Usually yes, if you qualify for a long 0% period and have the discipline to pay it down. The math is straightforward: a 4% transfer fee on $6,000 is $240. At 23% APR, you'd pay $240 in interest in less than two months anyway. Any 0% period beyond ~2 months is pure savings. The key risks: transfer fees erasing the benefit on small balances, the 0% period expiring before payoff (the remaining balance typically reverts to a high "go-to" rate), and using the cleared original cards to accumulate new debt.
How does the minimum payment trap work?
Credit card minimum payments are typically set at 1–3% of your outstanding balance. As your balance shrinks, so does your minimum — meaning you pay less and less each month, extending repayment almost indefinitely. On a $10,000 balance at 22% APR with a 2% minimum, your first payment is $200, your second might be $198, then $196 — slowly declining as the balance barely moves. This design maximizes the time you carry a balance and the interest you pay. A fixed payment well above the minimum is far more effective.
Will paying off credit cards hurt my credit score?
No — paying down balances improves your score by reducing credit utilization. Closing the paid-off accounts, however, can hurt your score by reducing available credit and shortening credit history length. Best practice: pay off the card, keep the account open, set a small recurring charge (a streaming subscription works well), and put the card somewhere inconvenient so you don't use it impulsively. This preserves your credit history and keeps utilization calculation in your favor.
How much extra payment makes the biggest difference?

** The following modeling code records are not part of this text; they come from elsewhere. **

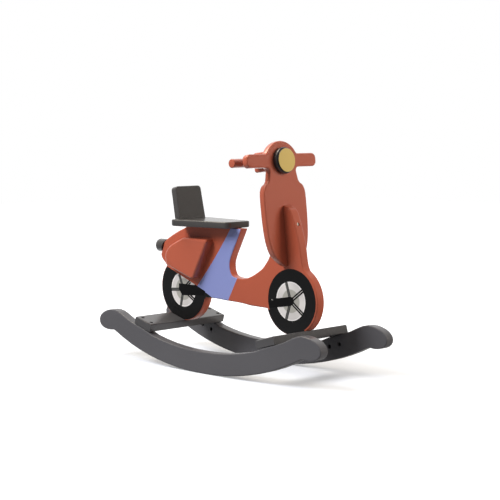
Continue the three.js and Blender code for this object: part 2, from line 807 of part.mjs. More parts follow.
const sides = { right: -1, left: 1 };
const cornerNames = {
  front: ['right_inner', 'right_outer', 'left_inner', 'left_outer'],
  rear: ['left_inner', 'left_outer', 'right_inner', 'right_outer'],
};

const boltPieces = ends.flatMap((end) => boltPlaces.map((place, index) => (
  piece(`${end}_bolt_${cornerNames[end][index]}`, placed(bolt(), place, boardFrames[end]),
    finishes.blackSteel)
)));
const nutPieces = ends.flatMap((end) => boltPlaces.map((place, index) => (
  piece(`${end}_barrel_nut_${cornerNames[end][index]}`, placed(barrelNut(), place, boardFrames[end]),
    finishes.zincSteel)
)));
const panelScrewPieces = ends.flatMap((end) => panelScrewPlaces.map((place, index) => (
  piece(`${end}_panel_screw_${index + 1}`,
    placed(screw(panelScrewLength), headDown, place, boardFrames[end]), finishes.zincSteel)
)));

const base = assembly('rocking_base', [
  ...Object.entries(sides).map(([name, side]) => piece(`rocker_${name}`, rocker(side), finishes.charcoal)),
  ...ends.map((end) => piece(`${end}_cross_board`, crossBoard(boardFrames[end]), finishes.charcoal)),
  ...boltPieces,
  ...nutPieces,
]);

const body = assembly('scooter_body', [
  piece('main_panel', mainPanel(), finishes.orange),
  ...panelScrewPieces,
  ...Object.entries(sides).map(([name, side]) => piece(`cowl_${name}`, cowl(side), finishes.orange)),
  ...cowlDowelPlaces.map((place, index) => (
    piece(`cowl_dowel_${index + 1}`, placed(dowel(cowlDowelLength), place), finishes.beech)
  )),
  piece('seat', seat(), finishes.slate),
  ...seatDowelPlaces.map((place, index) => (
    piece(`seat_dowel_${index + 1}`, placed(dowel(seatDowelLength), place), finishes.beech)
  )),
  piece('backrest', backrest(), finishes.slate),
  ...backrestScrewPlaces.map((place, index) => (
    piece(`backrest_screw_${index + 1}`, placed(screw(backrestScrewLength), headDown, place),
      finishes.zincSteel)
  )),
  piece('tail_piece', tailPiece(), finishes.slate),
  piece('tail_dowel', placed(dowel(tailDowelLength), tailFrame), finishes.beech),
]);

const front = assembly('shield_and_handlebar', [
  piece('shield', shield(), finishes.orange),
  piece('fin_screw', placed(screw(finScrewLength), finScrewPlace, shieldFrame), finishes.blackSteel),
  piece('headlight_housing', headlightHousing(), finishes.black),
  piece('headlight_lens', headlightLens(), finishes.yellow),
  piece('headlight_dowel', placed(dowel(headlightDowelLength), headlightDowelPlace, shieldFrame),
    finishes.beech),
  piece('handlebar_block', handlebarBlock(), finishes.orange),
  ...blockScrewPlaces.map((place, index) => (
    piece(`block_screw_${index + 1}`, placed(screw(blockScrewLength), place, shieldFrame),
      finishes.zincSteel)
  )),
  piece('handlebar_dowel', handlebarDowel(), finishes.orange),
]);

const group = new THREE.Group();
group.name = 'rocking_scooter';
group.add(base, body, front);

export default group;
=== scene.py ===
"""Studio scene of a toddler's wooden rocking scooter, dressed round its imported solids.

The scooter is a panel of board cut to the side view of a motor scooter. It carries a seat,
a backrest and two cowls, and it stands on two cross boards that join two bowed rockers.
A second board, lapped across its front, is the leg shield, and holds the handlebar.
X points forward, Y to the rider's left and Z up. Lengths are in metres.
"""

import logging
import math
from dataclasses import dataclass, replace
from enum import Enum

import bmesh
import bpy
import numpy as np
from bpy.types import ID, Material, Mesh, NodeOutputs, NodeSocket, NodeTree, Object
from mathutils import Matrix, Vector


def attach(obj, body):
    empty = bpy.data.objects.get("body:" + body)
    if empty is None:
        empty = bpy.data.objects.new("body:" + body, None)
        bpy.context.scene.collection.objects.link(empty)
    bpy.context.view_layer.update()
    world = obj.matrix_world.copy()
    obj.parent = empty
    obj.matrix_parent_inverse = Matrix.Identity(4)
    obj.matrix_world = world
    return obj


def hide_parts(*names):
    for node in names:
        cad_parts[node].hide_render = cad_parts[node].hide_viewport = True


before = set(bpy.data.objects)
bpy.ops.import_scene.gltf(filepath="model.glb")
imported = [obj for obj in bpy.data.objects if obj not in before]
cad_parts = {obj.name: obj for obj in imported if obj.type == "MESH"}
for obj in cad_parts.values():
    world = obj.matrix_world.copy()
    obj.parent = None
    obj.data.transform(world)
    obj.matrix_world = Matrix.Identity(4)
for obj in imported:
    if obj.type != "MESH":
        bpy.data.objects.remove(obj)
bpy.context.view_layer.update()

Pair = tuple[float, float]
Triple = tuple[float, float, float]

MM = 0.001
ROOT = "root"
MERGE_DISTANCE = 0.001 * MM
SHARP_ANGLE = math.radians(50)
AREA_WEIGHT = 100
LEAST_COSINE = 1e-3

# A Mix node's inputs for the share and the two colours, and its output for the mixed one.
SHARE, FIRST, SECOND = 0, 6, 7
MIXED = 2

log = logging.getLogger("rocking_scooter")


class Grain(Enum):
    """The way the wood's fibres run in a board, as scales along X, Y and Z."""

    ALONG_X = (0.03, 1.0, 1.0)
    ALONG_Y = (1.0, 0.03, 1.0)
    ALONG_Z = (1.0, 1.0, 0.03)


class Side(Enum):
    """The two faces of the main panel, by the sign of Y."""

    RIGHT = -1
    LEFT = 1


class Join(Enum):
    """How masks of 0 and 1 are joined: where all of them are 1, or where any is."""

    ALL = "MINIMUM"
    ANY = "MAXIMUM"


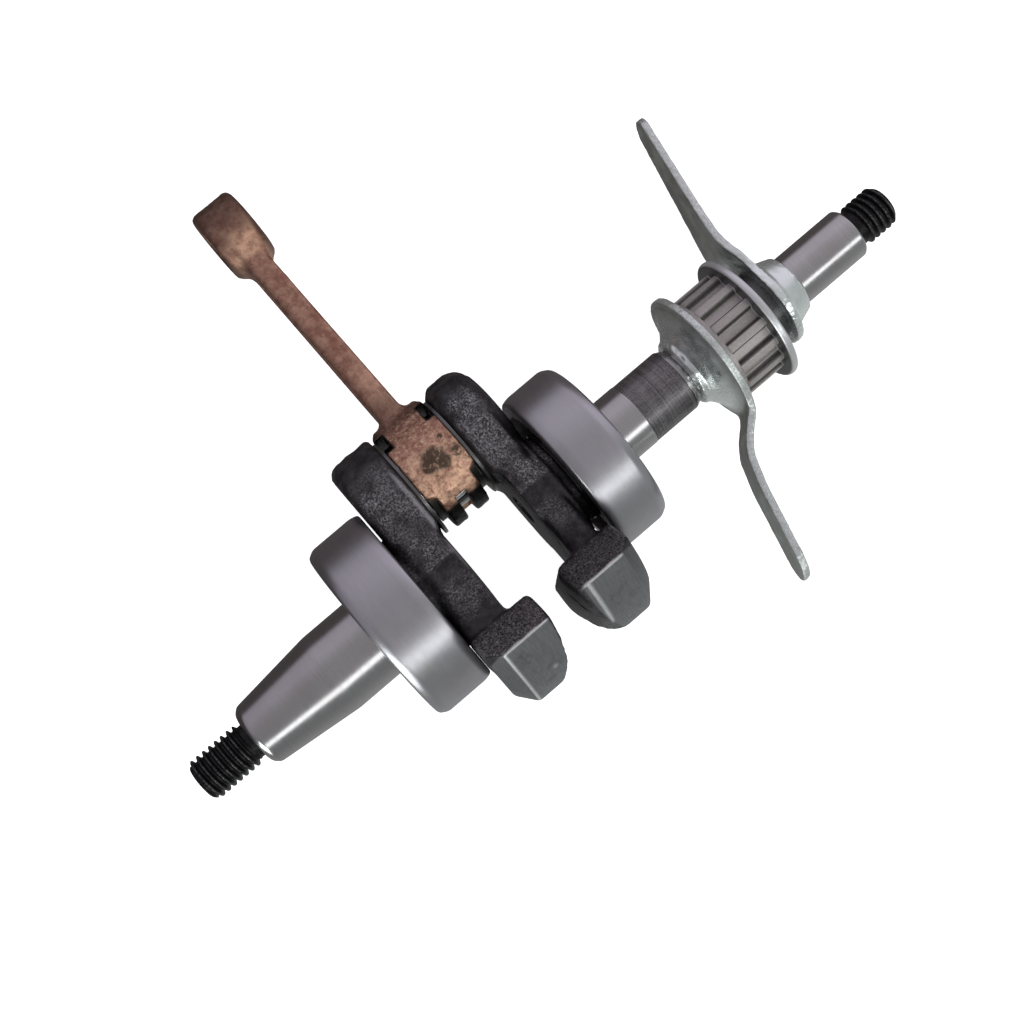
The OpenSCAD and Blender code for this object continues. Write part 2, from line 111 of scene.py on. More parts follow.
# ---- shapes as distances, negative inside ----


def smooth_min(a, b, reach):
    share = np.clip(0.5 + 0.5 * (b - a) / reach, 0, 1)
    return b * (1 - share) + a * share - reach * share * (1 - share)


def smooth_max(a, b, reach):
    return -smooth_min(-a, -b, reach)


def segment_gap(a, b, start, end):
    """Squared distance in a plane from (a, b) to one straight segment."""
    (a0, b0), (a1, b1) = start, end
    ea, eb = a1 - a0, b1 - b0
    share = np.clip(((a - a0) * ea + (b - b0) * eb) / (ea * ea + eb * eb), 0, 1)
    return (a - a0 - ea * share) ** 2 + (b - b0 - eb * share) ** 2


def line_distance(a, b, points):
    """Distance in a plane to an open line of (a, b) points."""
    nearest = np.full(np.broadcast(a, b).shape, np.inf, np.float32)
    for start, end in zip(points, points[1:]):
        nearest = np.minimum(nearest, segment_gap(a, b, start, end))
    return np.sqrt(nearest)


def polygon_distance(a, b, corners):
    """Distance in a plane to a closed outline of (a, b) corners, negative inside."""
    closed = corners + corners[:1]
    inside = np.zeros(np.broadcast(a, b).shape, bool)
    for (a0, b0), (a1, b1) in zip(closed, closed[1:]):
        if b1 != b0:
            inside ^= ((b0 > b) != (b1 > b)) & (a < a0 + (b - b0) * (a1 - a0) / (b1 - b0))
    return np.where(inside, -1, 1) * line_distance(a, b, closed)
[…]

The first extra $50–$100/month beyond minimums delivers the highest proportional impact because of how interest compounds. On a $6,000 balance at 22% APR, going from minimum-only (~$120) to $200/month saves over $6,000 in interest and cuts 15+ years off the payoff. Going from $200 to $300/month saves an additional $1,500 and 2 more years. The marginal benefit decreases as you increase payment, but any amount above the minimum is significantly beneficial — especially early in the payoff period when the balance (and thus accruing interest) is highest.

Disclaimer: Results are estimates for informational and educational purposes only and do not constitute financial, legal, or professional advice. Always consult a qualified professional before making financial decisions.